Uczennica Zespołu Szkół Technicznych w Puławach będzie musiała się tłumaczyć przed prokuratorem za to, że miała namawiać swoje koleżanki do składania fałszywych zeznań. Śledczy umorzyli właśnie postępowanie w sprawie rzekomego gwałtu podczas szkolnej imprezy.
O próbę gwałtu dziewczyna oskarżyła swojego kolegę na początku listopada ubiegłego roku. 17-latka zeznała na policji, że podczas półmetkowej imprezy jeden z kolegów próbować ją zgwałcić. Do zdarzenia miało dojść w toalecie lokalu, w którym trwała zabawa.
– Byłam sama, kiedy wszedł ten chłopak. Zaczął wkładać mi ręce w spodnie, zaczęliśmy się szarpać. Wreszcie dał spokój i wyszedł – opowiadała nam dziewczyna.
Wskazany przez dziewczynę 18-latek został zatrzymany przez policję. Prokuratura złożyła nawet wniosek do sądu o areszt dla mężczyzny, ale sąd się na to nie zgodził.

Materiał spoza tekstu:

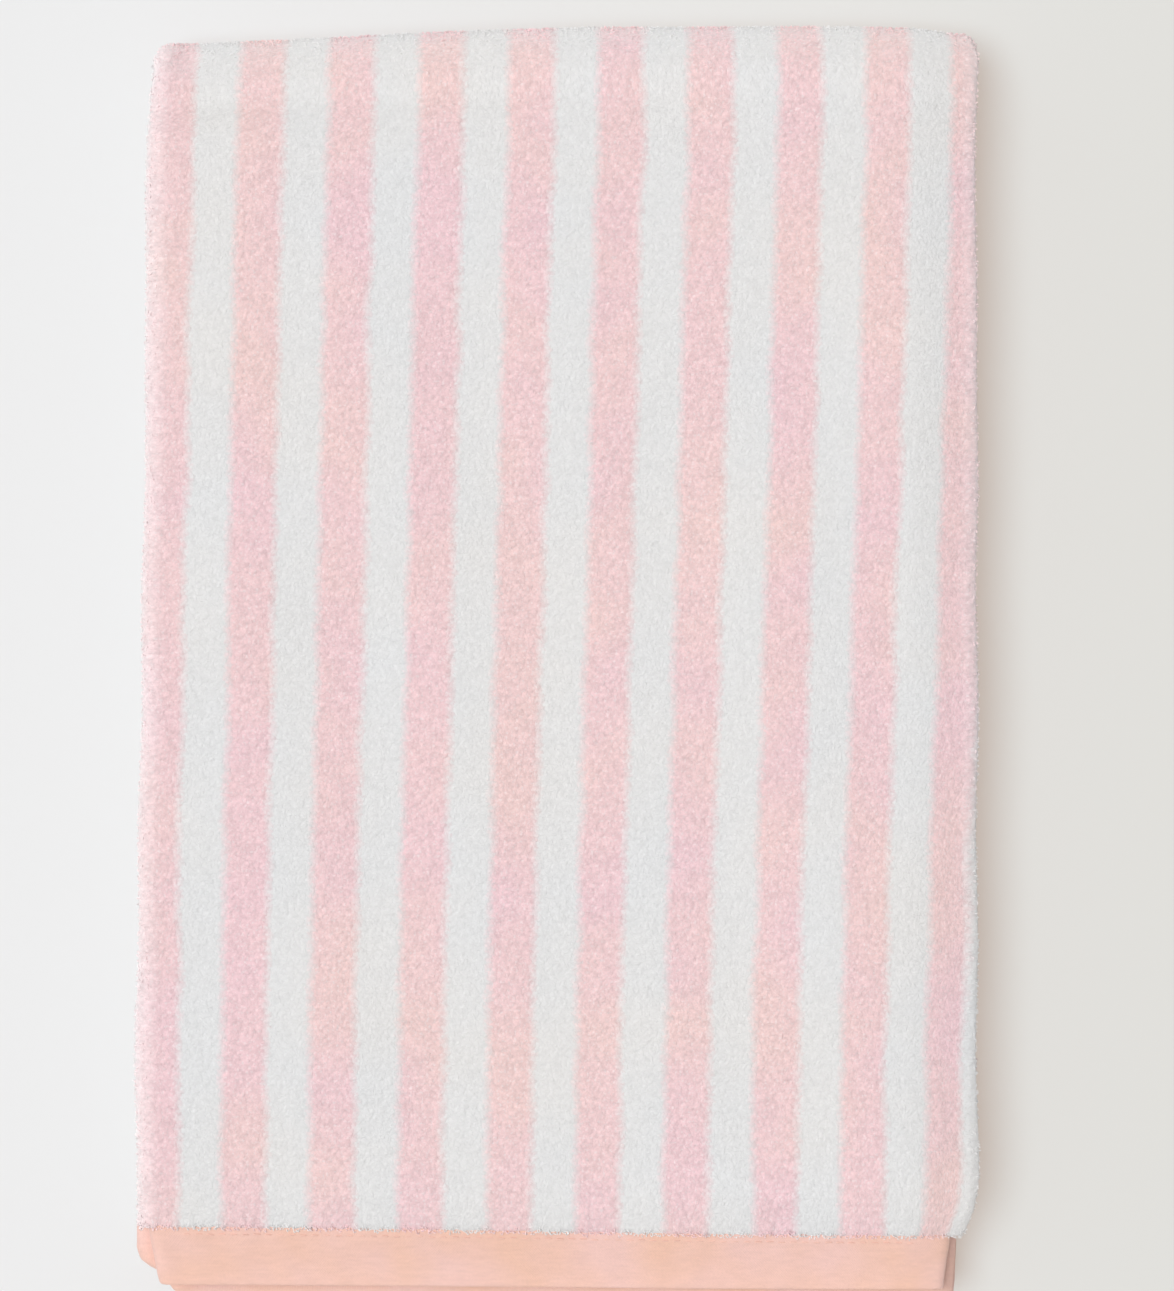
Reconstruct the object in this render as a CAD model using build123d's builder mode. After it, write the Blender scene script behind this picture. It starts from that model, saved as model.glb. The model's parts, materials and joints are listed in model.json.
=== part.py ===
from build123d import *
import os
from math import pi

# A bath towel, folded for the shelf.
# The cloth is folded in thirds across its width, then in half, then in half again.
# That leaves four leaves of three plies each. They are counted from the top: top, second, third, bottom.
# The top and second leaves end in the two woven hems, at -Y. They lift together about the back fold, at +Y.
# X runs across the stripes, Y along them, Z up. The origin is the middle of the underside. Units are mm.

# Driving dimensions
flat_width = 700.0        # finished width of the opened towel
flat_length = 1400.0      # finished length of the opened towel, hems included
ply_pitch = 3.5           # height that each ply takes in the stack
terry_thickness = 3.3     # ground weave with its loops on both sides
hem_width = 16.0          # along the towel
hem_thickness = 1.6       # plain weave turned over twice
hem_draw_in = 4.0         # the hem is woven tighter than the terry, so each fold edge of it lies this far in
selvedge_width = 6.0      # woven edge without loops, along both long sides
selvedge_thickness = 1.6
edge_tuck = 1.0           # the outer selvedge stops this far inside the folded edge
hem_stagger = 3.0         # the second leaf ends this much further out than the top leaf
front_fold_inset = 4.0    # the front fold stops this far inside the top leaf's end
leaf_gap = 0.4            # between the half that lifts and the half that lies still
back_clearance = 0.3      # between the leaves that lift and the cloth of the back fold
stitch_length = 2.4
stitch_pitch = 3.4
stitch_thread = 0.35      # height of the thread above the hem
stitch_width = 0.5
stitch_inset = 2.5        # from the terry's edge to the seam

# The folded sizes follow from the flat ones
leaf_thickness = 2 * ply_pitch + terry_thickness
half_height = 2 * leaf_thickness + (ply_pitch - terry_thickness) + leaf_gap / 2
stack_height = 2 * half_height
wide_radius = ply_pitch + terry_thickness / 2
narrow_radius = (ply_pitch + terry_thickness) / 2
side_arcs = pi * ply_pitch + pi * ply_pitch / 2
ply_flat = (flat_width - side_arcs - narrow_radius + edge_tuck) / 3
folded_width = ply_flat + wide_radius + narrow_radius

front_radius = leaf_thickness + (ply_pitch - terry_thickness) / 2
front_recess = front_fold_inset + front_radius
outer_back_arc = pi * (half_height - terry_thickness / 2)
inner_back_arc = pi * (leaf_gap / 2 + terry_thickness / 2)
front_arc = pi * (front_radius - terry_thickness / 2)
end_arcs = outer_back_arc + inner_back_arc + front_arc
leaf_length = (flat_length - end_arcs - hem_stagger + 2 * front_recess) / 4
folded_length = leaf_length + half_height + hem_stagger

# Places along Y
back_axis_y = folded_length / 2 - half_height
top_end_y = back_axis_y - leaf_length
second_end_y = top_end_y - hem_stagger
front_axis_y = top_end_y + front_recess

# Heights of the four leaves' smooth faces, and of the two fold axes
top_face_z = stack_height
second_face_z = half_height + leaf_gap / 2
third_face_z = half_height - leaf_gap / 2
bottom_face_z = 0.0
back_axis_z = half_height
front_axis_z = front_radius

back_axis = Axis((0, back_axis_y, back_axis_z), (-1, 0, 0))
front_axis = Axis((0, front_axis_y, front_axis_z), (1, 0, 0))


def smooth_side_up(y, z):
    """A section plane across a leaf whose middle third faces up. Local Y runs down into the leaf."""
    return Plane(origin=(0, y, z), x_dir=(1, 0, 0), z_dir=(0, 1, 0))


def smooth_side_down(y, z):
    """A section plane across a leaf whose middle third faces down. Local Y runs up into the leaf."""
    return Plane(origin=(0, y, z), x_dir=(1, 0, 0), z_dir=(0, -1, 0))


def ply_middle(ply):
    """Depth of a ply's middle below the leaf's smooth face, for ply 0, 1 or 2."""
    return ply * ply_pitch + terry_thickness / 2


def folded_section(width, thickness, second_edge, third_edge):
    """Cloth folded in thirds: the middle third outside, then the second and third plies inside it.

    The wide fold at -X goes round the second ply's edge, and the narrow fold at +X holds two plies.
    """
    half = thickness / 2
    first, second, third = (ply_middle(ply) for ply in range(3))
    wide_outer = (third - first) / 2 + half
    wide_inner = (third - first) / 2 - half
    narrow_outer = (second - first) / 2 + half
    narrow_inner = (second - first) / 2 - half
    wide_x = -width / 2 + wide_outer
    narrow_x = width / 2 - narrow_outer
    wide_middle = (first + third) / 2
    narrow_middle = (first + second) / 2
    with BuildLine() as outline:
        Line((narrow_x, first - half), (wide_x, first - half))
        ThreePointArc(
            (wide_x, first - half), (wide_x - wide_outer, wide_middle), (wide_x, third + half)
        )
        Polyline(
            (wide_x, third + half), (third_edge, third + half),
            (third_edge, third - half), (wide_x, third - half),
        )
        ThreePointArc(
            (wide_x, third - half), (wide_x - wide_inner, wide_middle), (wide_x, first + half)
        )
        Line((wide_x, first + half), (narrow_x, first + half))
        ThreePointArc(
            (narrow_x, first + half), (narrow_x + narrow_inner, narrow_middle), (narrow_x, second - half)
        )
        Polyline(
            (narrow_x, second - half), (second_edge, second - half),
            (second_edge, second + half), (narrow_x, second + half),
        )
        ThreePointArc(
            (narrow_x, second + half), (narrow_x + narrow_outer, narrow_middle), (narrow_x, first - half)
        )
    make_face(outline.edges())


# Where the cloth's two long edges lie
inner_edge_x = -folded_width / 2 + wide_radius
outer_edge_x = folded_width / 2 - edge_tuck
second_terry_edge = inner_edge_x + selvedge_width
third_terry_edge = outer_edge_x - selvedge_width

# The three pieces of every stretch of cloth: its terry, and the selvedge along each long edge
strip_names = ("terry", "inner_selvedge", "outer_selvedge")


def cloth_section(strip):
    """Draws the section of one strip in the open sketch."""
    if strip == "terry":
        folded_section(folded_width, terry_thickness, second_terry_edge, third_terry_edge)
    elif strip == "inner_selvedge":
        with Locations((inner_edge_x + selvedge_width / 2, ply_middle(1))):
            Rectangle(selvedge_width, selvedge_thickness)
    else:
        with Locations((outer_edge_x - selvedge_width / 2, ply_middle(2))):
            Rectangle(selvedge_width, selvedge_thickness)


def write(piece, name):
    piece.part.label = name
    export_step(piece.part, "parts/" + name + ".step")


def make_leaf(name, strip, section_plane, length):
    with BuildPart() as leaf:
        with BuildSketch(section_plane):
            cloth_section(strip)
        extrude(amount=length)
    write(leaf, name + "_" + strip)


def make_fold(name, strip, section_plane, axis):
    with BuildPart() as fold:
        with BuildSketch(section_plane):
            cloth_section(strip)
        revolve(axis=axis, revolution_arc=180)
    write(fold, name + "_" + strip)


def make_hem(name, section_plane):
    """The plain woven end of the towel, folded in thirds with it."""
    hem_fold_width = folded_width - 2 * hem_draw_in
    hem_wide_x = -hem_fold_width / 2 + ply_pitch + hem_thickness / 2
    with BuildPart() as hem:
        with BuildSketch(section_plane):
            folded_section(hem_fold_width, hem_thickness, hem_wide_x, outer_edge_x - hem_draw_in)
        extrude(amount=hem_width)
    write(hem, name)


def make_stitching(name, seam_y, hem_face_z, outward):
    """The seam that holds the hem, as a row of threads on the hem's outer third."""
    seam_span = folded_width - 2 * (hem_draw_in + wide_radius)
    stitch_count = int(seam_span / stitch_pitch)
    with BuildPart() as stitching:
        with Locations((0, seam_y, hem_face_z + outward * stitch_thread / 2)):
            with GridLocations(stitch_pitch, 1, stitch_count, 1):
                Box(stitch_length, stitch_width, stitch_thread)
    write(stitching, name)


os.makedirs("parts", exist_ok=True)

hem_face_depth = (terry_thickness - hem_thickness) / 2
top_terry_start = top_end_y + hem_width
second_terry_start = second_end_y + hem_width
lifting_start_y = back_axis_y - back_clearance

for strip in strip_names:
    # The half that lifts
    make_leaf("top_leaf", strip, smooth_side_up(top_terry_start, top_face_z),
              lifting_start_y - top_terry_start)
    make_leaf("second_leaf", strip, smooth_side_down(lifting_start_y, second_face_z),
              lifting_start_y - second_terry_start)
    # The half that lies still
    make_leaf("third_leaf", strip, smooth_side_up(front_axis_y, third_face_z),
              back_axis_y - front_axis_y)
    make_leaf("bottom_leaf", strip, smooth_side_down(back_axis_y, bottom_face_z),
              back_axis_y - front_axis_y)
    # The folds that join the leaves
    make_fold("front_fold", strip, smooth_side_up(front_axis_y, third_face_z), front_axis)
    make_fold("outer_back_fold", strip, smooth_side_up(back_axis_y, top_face_z), back_axis)
    make_fold("inner_back_fold", strip, smooth_side_down(back_axis_y, second_face_z), back_axis)

make_hem("top_hem", smooth_side_up(top_end_y, top_face_z))
make_hem("second_hem", smooth_side_down(second_terry_start, second_face_z))
make_stitching("top_hem_stitching", top_terry_start - stitch_inset, top_face_z - hem_face_depth, 1)
make_stitching("second_hem_stitching", second_terry_start - stitch_inset,
               second_face_z + hem_face_depth, -1)

print("folded size", folded_width, folded_length, stack_height)
print("back axis", back_axis_y, back_axis_z, "front axis", front_axis_y, front_axis_z)
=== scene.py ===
import json
import math

import bpy
import numpy as np
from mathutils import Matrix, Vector


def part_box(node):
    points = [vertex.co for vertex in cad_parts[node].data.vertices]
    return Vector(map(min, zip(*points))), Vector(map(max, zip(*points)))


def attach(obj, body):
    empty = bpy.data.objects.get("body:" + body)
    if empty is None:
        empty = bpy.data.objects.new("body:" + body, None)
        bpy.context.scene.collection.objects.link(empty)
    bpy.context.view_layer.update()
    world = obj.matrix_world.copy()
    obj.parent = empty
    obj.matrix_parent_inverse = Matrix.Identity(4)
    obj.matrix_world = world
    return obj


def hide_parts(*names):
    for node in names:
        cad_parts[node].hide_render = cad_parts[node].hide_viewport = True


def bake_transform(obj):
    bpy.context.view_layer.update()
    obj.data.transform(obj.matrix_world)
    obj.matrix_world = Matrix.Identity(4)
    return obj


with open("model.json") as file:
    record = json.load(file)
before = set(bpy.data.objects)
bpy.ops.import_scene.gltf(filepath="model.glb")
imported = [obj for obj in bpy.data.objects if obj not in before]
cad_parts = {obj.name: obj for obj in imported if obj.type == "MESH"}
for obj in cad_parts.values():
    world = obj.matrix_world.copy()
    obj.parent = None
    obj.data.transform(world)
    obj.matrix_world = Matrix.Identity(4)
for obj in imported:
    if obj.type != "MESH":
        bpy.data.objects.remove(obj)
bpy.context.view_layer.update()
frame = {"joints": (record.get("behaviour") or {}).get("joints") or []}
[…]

Jak tłumaczy prokuratura, duże znaczenie dla umorzenia sprawy miało to, że zeznania dziewczyny okazały się mało wiarygodne. Chodzi m.in. o ilość spożytego przez nią alkoholu. Na początku miało to być tylko pół piwa, dopiero później przyznała się do większych ilości.
17-latka mogła też nakłaniać do składania fałszywych zeznań swoje dwie koleżanki. Dziewczyny najpierw zeznały, że po wyjściu z toalety ich koleżanka była roztrzęsiona. Później przyznały, że mówiły tak po jej namowie.
– Konsekwencją jej zachowania jest podejrzenie o nakłanianiu do składania nieprawdziwych zeznań. Wkrótce najprawdopodobniej zostanie wszczęte takie postępowanie – zapowiada prokurator Lenard.
– Nikogo do niczego nie nakłaniałam i w dalszym ciągu podtrzymuję to co mówiłam – twierdzi tymczasem 17-latka.
Posądzony przez nią chłopak mówi, że wreszcie może odetchnąć z ulgą. – Kiedy siedziałem w policyjnym areszcie, cały czas myślałem tylko o tym, że teraz będę wszędzie wytykany jako gwałciciel. A cała sprawa od początku była wymyślona. Tylko w dalszym ciągu nie wiem dlaczego – mówi 18-latek.